__WORK TO DO__. Copy verbatim the material from its first line to the line that holds "return CUT_DEPTH *", including that line.

__GIVEN DATA__.
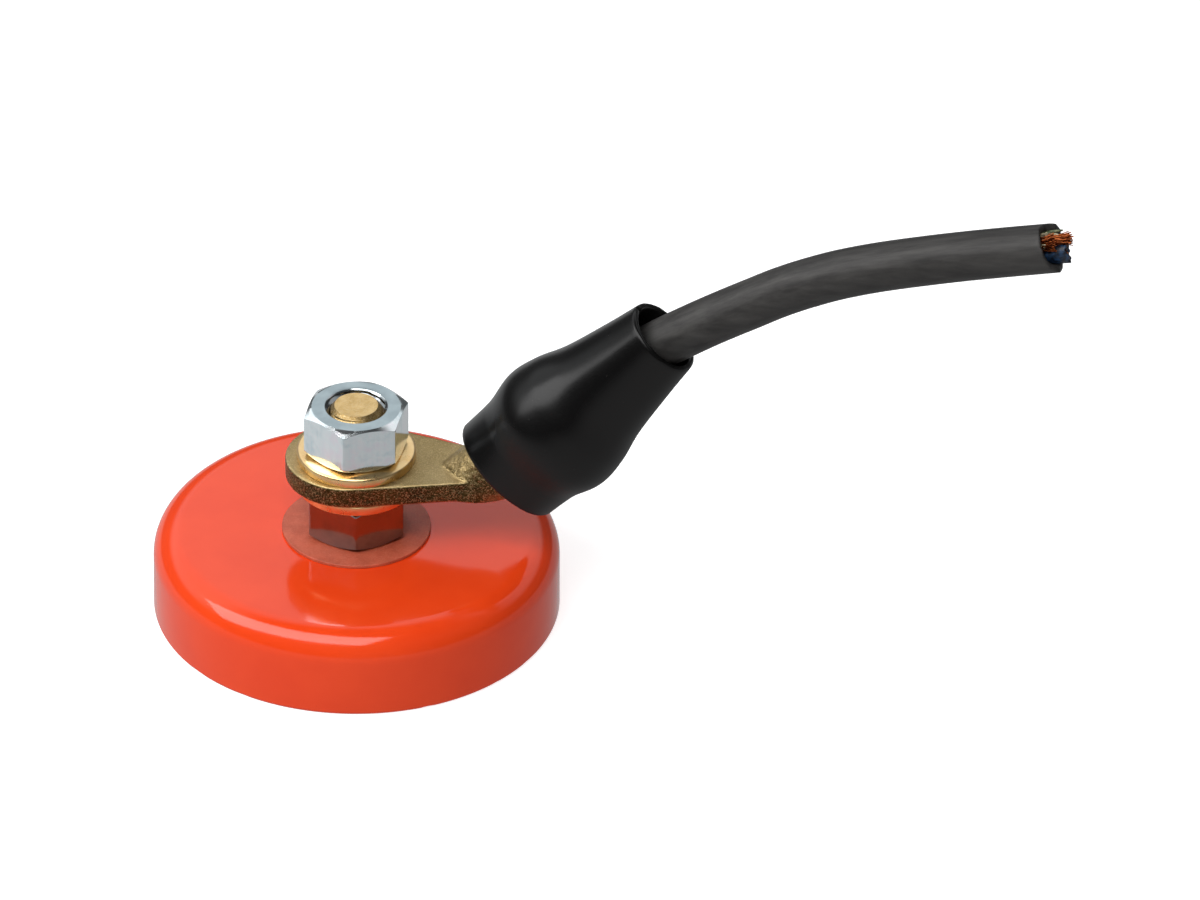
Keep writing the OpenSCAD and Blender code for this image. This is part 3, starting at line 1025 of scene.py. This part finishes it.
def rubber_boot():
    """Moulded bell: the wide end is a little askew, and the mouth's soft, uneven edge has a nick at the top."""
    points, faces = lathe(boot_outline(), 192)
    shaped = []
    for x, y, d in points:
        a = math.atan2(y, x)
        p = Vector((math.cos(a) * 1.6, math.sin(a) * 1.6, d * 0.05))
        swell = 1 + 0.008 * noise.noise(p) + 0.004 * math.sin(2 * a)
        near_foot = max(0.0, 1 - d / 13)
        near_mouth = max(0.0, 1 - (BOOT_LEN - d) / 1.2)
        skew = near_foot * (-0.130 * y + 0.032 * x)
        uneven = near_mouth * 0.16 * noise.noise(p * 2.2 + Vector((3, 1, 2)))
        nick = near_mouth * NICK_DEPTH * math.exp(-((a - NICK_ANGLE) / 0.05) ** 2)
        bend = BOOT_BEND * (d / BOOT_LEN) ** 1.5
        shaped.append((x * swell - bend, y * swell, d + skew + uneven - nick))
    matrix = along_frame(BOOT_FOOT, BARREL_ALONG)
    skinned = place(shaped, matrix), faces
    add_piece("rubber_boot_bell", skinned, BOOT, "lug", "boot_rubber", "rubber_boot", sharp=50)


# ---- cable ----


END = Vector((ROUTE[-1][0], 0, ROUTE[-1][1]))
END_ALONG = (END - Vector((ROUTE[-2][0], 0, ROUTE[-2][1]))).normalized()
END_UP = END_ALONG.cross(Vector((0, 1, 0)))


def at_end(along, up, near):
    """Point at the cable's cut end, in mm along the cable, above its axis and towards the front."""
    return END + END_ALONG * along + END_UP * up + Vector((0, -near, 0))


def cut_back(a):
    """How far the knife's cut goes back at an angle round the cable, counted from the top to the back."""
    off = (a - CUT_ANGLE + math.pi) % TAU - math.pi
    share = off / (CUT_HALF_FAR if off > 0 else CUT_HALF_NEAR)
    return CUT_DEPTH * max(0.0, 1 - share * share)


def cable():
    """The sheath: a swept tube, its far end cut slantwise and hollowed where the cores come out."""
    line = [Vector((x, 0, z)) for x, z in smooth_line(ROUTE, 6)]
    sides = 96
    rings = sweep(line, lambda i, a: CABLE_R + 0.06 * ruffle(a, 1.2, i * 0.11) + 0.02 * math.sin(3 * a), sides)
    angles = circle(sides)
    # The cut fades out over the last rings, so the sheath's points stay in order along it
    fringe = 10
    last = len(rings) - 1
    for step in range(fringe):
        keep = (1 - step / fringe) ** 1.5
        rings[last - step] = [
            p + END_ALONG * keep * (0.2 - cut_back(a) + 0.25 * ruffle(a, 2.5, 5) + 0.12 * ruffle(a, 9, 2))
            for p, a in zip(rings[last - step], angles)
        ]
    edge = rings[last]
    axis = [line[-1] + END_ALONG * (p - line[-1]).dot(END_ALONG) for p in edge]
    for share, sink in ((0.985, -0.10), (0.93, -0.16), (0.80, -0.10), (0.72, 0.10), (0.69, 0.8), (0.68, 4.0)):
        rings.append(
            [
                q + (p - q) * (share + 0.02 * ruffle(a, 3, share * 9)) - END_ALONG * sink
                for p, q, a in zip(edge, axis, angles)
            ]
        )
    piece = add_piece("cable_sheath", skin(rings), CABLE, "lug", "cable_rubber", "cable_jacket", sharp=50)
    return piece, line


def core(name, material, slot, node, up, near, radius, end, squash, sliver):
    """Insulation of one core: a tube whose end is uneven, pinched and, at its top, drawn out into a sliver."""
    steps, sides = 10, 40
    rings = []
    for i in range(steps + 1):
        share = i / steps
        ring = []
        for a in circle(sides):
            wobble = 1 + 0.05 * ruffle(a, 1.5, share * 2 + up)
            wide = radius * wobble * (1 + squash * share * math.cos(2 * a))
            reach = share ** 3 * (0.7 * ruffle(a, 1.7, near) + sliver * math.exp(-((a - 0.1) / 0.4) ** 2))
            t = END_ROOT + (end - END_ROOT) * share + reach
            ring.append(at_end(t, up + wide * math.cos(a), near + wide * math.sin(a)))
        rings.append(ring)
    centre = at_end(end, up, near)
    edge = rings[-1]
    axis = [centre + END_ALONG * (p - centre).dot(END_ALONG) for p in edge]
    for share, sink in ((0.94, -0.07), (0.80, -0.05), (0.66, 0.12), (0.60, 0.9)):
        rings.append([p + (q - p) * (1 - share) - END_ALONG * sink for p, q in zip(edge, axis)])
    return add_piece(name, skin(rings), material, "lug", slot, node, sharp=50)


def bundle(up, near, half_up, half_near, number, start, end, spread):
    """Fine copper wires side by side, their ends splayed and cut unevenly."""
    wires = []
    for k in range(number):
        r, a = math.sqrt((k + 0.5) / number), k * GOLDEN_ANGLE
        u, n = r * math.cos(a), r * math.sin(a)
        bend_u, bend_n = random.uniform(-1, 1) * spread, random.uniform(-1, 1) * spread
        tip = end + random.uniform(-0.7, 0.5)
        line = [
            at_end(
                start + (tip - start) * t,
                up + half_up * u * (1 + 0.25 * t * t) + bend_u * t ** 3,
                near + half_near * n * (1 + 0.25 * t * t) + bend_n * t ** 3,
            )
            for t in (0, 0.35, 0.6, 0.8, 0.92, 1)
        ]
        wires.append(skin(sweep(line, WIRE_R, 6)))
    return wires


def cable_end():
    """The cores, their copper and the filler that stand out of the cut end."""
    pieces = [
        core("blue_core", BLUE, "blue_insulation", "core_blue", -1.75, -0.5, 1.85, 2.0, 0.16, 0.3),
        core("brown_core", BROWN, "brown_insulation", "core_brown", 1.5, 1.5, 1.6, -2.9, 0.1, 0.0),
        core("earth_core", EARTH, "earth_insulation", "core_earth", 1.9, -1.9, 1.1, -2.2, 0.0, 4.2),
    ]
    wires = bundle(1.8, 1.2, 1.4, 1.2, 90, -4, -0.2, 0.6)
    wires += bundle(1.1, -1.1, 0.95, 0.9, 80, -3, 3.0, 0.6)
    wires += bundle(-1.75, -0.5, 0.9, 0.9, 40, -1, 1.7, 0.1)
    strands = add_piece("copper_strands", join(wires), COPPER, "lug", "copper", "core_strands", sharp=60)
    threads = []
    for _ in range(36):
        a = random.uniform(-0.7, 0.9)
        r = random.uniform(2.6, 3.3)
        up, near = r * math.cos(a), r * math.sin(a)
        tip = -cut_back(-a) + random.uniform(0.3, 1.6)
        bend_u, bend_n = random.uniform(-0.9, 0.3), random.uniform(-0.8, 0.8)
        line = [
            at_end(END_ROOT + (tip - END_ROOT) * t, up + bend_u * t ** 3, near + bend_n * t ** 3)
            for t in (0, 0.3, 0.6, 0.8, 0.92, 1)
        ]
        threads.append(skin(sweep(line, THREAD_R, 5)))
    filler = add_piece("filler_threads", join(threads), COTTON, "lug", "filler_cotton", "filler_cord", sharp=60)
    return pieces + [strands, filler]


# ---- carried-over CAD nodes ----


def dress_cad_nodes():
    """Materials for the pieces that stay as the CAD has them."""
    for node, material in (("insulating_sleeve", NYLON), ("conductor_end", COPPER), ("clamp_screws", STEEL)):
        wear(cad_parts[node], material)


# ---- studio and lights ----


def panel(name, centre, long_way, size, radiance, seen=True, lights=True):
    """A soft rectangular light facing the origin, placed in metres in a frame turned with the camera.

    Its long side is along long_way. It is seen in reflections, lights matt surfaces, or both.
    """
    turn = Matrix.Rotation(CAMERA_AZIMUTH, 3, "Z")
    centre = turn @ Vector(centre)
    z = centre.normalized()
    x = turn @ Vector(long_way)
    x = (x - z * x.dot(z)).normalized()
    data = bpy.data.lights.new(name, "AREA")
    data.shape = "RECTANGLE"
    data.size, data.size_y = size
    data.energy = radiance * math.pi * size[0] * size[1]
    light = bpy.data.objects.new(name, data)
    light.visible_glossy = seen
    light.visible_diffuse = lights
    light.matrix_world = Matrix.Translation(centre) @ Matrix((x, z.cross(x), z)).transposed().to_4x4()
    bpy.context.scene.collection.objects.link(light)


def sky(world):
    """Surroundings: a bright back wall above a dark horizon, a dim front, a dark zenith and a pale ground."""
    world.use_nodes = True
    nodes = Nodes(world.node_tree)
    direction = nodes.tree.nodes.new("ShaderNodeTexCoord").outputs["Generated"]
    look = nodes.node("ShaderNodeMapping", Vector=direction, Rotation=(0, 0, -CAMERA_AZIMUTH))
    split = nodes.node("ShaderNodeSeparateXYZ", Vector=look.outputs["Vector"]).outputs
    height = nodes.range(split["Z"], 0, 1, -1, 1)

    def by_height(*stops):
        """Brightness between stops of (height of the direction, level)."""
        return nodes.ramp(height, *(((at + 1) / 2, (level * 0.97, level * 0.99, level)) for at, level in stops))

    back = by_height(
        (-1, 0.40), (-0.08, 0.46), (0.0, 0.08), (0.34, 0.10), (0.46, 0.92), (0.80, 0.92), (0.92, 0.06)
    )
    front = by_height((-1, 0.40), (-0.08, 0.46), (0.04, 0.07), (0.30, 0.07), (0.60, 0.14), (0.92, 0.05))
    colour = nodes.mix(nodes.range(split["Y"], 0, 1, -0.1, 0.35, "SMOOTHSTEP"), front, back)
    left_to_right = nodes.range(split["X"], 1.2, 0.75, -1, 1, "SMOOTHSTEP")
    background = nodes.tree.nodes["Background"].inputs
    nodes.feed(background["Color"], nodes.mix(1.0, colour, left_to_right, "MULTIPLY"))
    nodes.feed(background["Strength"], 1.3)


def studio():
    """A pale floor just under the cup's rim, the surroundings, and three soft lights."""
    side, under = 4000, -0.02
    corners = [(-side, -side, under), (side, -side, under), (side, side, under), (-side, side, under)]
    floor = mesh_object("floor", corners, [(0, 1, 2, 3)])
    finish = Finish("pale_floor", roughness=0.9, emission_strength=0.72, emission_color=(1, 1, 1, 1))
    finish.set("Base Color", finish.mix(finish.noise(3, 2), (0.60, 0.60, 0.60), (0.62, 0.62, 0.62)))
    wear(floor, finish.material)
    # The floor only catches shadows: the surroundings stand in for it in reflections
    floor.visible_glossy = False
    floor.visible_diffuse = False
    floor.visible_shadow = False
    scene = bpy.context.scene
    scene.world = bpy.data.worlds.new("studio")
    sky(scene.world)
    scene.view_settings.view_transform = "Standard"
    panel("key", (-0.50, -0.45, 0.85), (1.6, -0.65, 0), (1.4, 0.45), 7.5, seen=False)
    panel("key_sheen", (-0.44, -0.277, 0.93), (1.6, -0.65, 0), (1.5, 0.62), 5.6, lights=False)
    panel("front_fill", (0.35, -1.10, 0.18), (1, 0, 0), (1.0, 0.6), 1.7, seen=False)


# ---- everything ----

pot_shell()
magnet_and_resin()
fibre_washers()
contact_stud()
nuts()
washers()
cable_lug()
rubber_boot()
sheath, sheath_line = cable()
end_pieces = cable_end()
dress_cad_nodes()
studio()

__OUTPUT__.
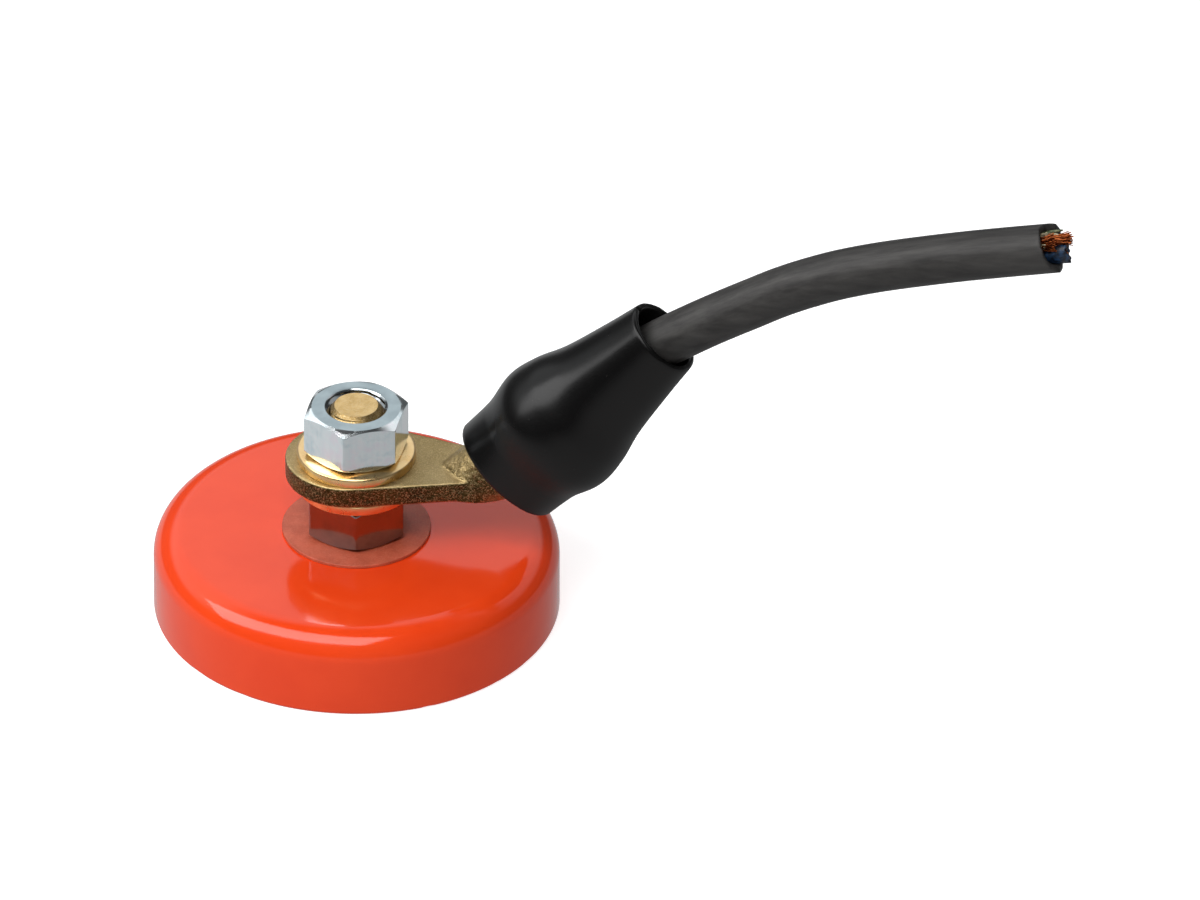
Keep writing the OpenSCAD and Blender code for this image. This is part 3, starting at line 1025 of scene.py. This part finishes it.
def rubber_boot():
    """Moulded bell: the wide end is a little askew, and the mouth's soft, uneven edge has a nick at the top."""
    points, faces = lathe(boot_outline(), 192)
    shaped = []
    for x, y, d in points:
        a = math.atan2(y, x)
        p = Vector((math.cos(a) * 1.6, math.sin(a) * 1.6, d * 0.05))
        swell = 1 + 0.008 * noise.noise(p) + 0.004 * math.sin(2 * a)
        near_foot = max(0.0, 1 - d / 13)
        near_mouth = max(0.0, 1 - (BOOT_LEN - d) / 1.2)
        skew = near_foot * (-0.130 * y + 0.032 * x)
        uneven = near_mouth * 0.16 * noise.noise(p * 2.2 + Vector((3, 1, 2)))
        nick = near_mouth * NICK_DEPTH * math.exp(-((a - NICK_ANGLE) / 0.05) ** 2)
        bend = BOOT_BEND * (d / BOOT_LEN) ** 1.5
        shaped.append((x * swell - bend, y * swell, d + skew + uneven - nick))
    matrix = along_frame(BOOT_FOOT, BARREL_ALONG)
    skinned = place(shaped, matrix), faces
    add_piece("rubber_boot_bell", skinned, BOOT, "lug", "boot_rubber", "rubber_boot", sharp=50)


# ---- cable ----


END = Vector((ROUTE[-1][0], 0, ROUTE[-1][1]))
END_ALONG = (END - Vector((ROUTE[-2][0], 0, ROUTE[-2][1]))).normalized()
END_UP = END_ALONG.cross(Vector((0, 1, 0)))


def at_end(along, up, near):
    """Point at the cable's cut end, in mm along the cable, above its axis and towards the front."""
    return END + END_ALONG * along + END_UP * up + Vector((0, -near, 0))


def cut_back(a):
    """How far the knife's cut goes back at an angle round the cable, counted from the top to the back."""
    off = (a - CUT_ANGLE + math.pi) % TAU - math.pi
    share = off / (CUT_HALF_FAR if off > 0 else CUT_HALF_NEAR)
    return CUT_DEPTH * max(0.0, 1 - share * share)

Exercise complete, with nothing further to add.